Conditions are calmer on our penultimate day’s cruising. We’re sailing around the Inner Hebrides islands of Mull and Staffa, which enchanted everyone from Queen Victoria and Jules Verne to JMW Turner and William Wordsworth. As Staffa’s surreal caves and basalt columns capture our attention, naturalist Constance stops our Zodiac to pour us champagne. Within seconds of the toast, the glowering skies open and we receive more rain in five minutes than in the whole past week.
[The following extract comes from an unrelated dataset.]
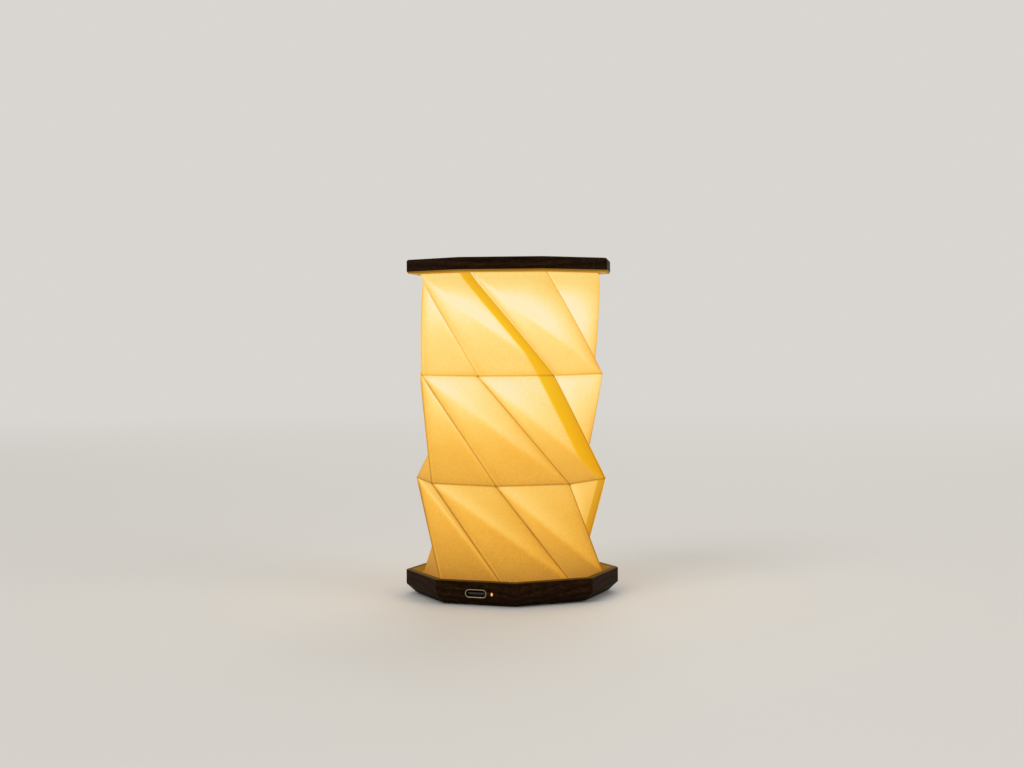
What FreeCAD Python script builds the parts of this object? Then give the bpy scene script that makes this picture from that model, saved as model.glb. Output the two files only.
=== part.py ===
import FreeCAD, Part
import math
import os

from FreeCAD import Placement, Rotation, Vector

# A pleated paper table lamp: a bellows of folded paper between two eight-sided
# walnut plates. It twists as it folds flat, and shuts on magnets.
# Millimetres and degrees, +Z up. The origin is the middle of the face that the
# lamp stands on. Turns are counter-clockwise seen from above, from the front, -Y.

# ---- driving dimensions ----------------------------------------------------
sides = 8
plate_flats = 80.0            # across the flats of both walnut plates
plate_corner = 1.0            # round on the upright corners of both plates
base_turn = 1.4               # turn of the base's corner next to the front
closing_twist = 105.8         # turn of the top plate on its way down
closed_gap = 0.3              # air between rim and top plate when shut

foot_proud = 0.6              # rubber feet below the base
base_height = 10.0            # standing face to rim, feet included
base_chamfer_in = 3.6         # bevel under the base, inwards
base_chamfer_up = 3.5         # and upwards
rim_wall = 2.4                # wall round the folding recess
rim_bevel_in = 0.4            # bevel on the outer edge of the rim
rim_bevel_down = 0.3
recess_depth = 2.3            # room for the folded paper
floor_thickness = 0.8         # card floor of the recess
cover_thickness = 1.8
pocket_flats = 62.0           # battery pocket in the base
cover_seat = 2.0              # ledge that the bottom cover sits on

lamp_top_thickness = 5.5
top_round = 0.9               # round on the upper edge of the top plate
top_bevel = 0.7               # bevel on its lower edge
ceiling_flats = 72.0          # card ceiling let into the top plate
ceiling_thickness = 0.8
light_pocket_depth = 3.7      # pocket for the light board, from the underside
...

Believe me, though, drinking French champagne in the Scottish rain has a certain je ne sais quoi, especially when playful puffins are zipping past, verdant mountains roll in the distance and other islands, silhouetted like battleships, hover on the horizon. I look at my partner, clutching her glass, her smile visible beneath the hood of her parka. “It’s gorgeous,” she says.
The details
Cruise
Ponant’s nine-night “Scottish archipelagos and the Faroe Islands: Nordic heritage and island identities” cruise departs Glasgow on May 21, 2025 costs from $10,420 a person, with the fare including everything from WiFi to cocktails. See au.ponant.com
Fly
Emirates flies to Glasgow from Sydney and Melbourne via Dubai. See emirates.com
More
visitscotland.com
visitbritain.com
The writer travelled as a guest of Ponant
Five more cruise highlights
Gardens
Visiting Scotland in the northern spring, plants like bluebells and rhododendrons are in colourful bloom, especially at Inverewe Garden, a National Trust gem by Loch Ewe, where Ponant drops anchor.
Daylight
Whether you prefer viewing from your cabin balcony or the open-air decks and observation lounges, keep watch for birds, whales and dolphins. In May, it’s light from about 4am to after 10pm.
Souvenirs
Galleries and boutiques dot ports of call like Stromness (Orkney) and Tobermory (Mull), where you can buy everything from puffin socks to seascape paintings, plus island-produced gins and whiskies.
Lighthouses
You’ll see heaps of lighthouses, most built by the Stevenson family - engineer relatives of writer Robert Louis Stevenson. The one topping Shetland’s Sumburgh Head has a visitor centre containing vintage engines that powered the lighthouse foghorn.
Pampering
Ponant offers indulgent moments on board, including complimentary caviar tastings with live music, elegant-casual gala evenings featuring multi-course menus and hammam sessions and (paid-for) treatments at the ship’s spa.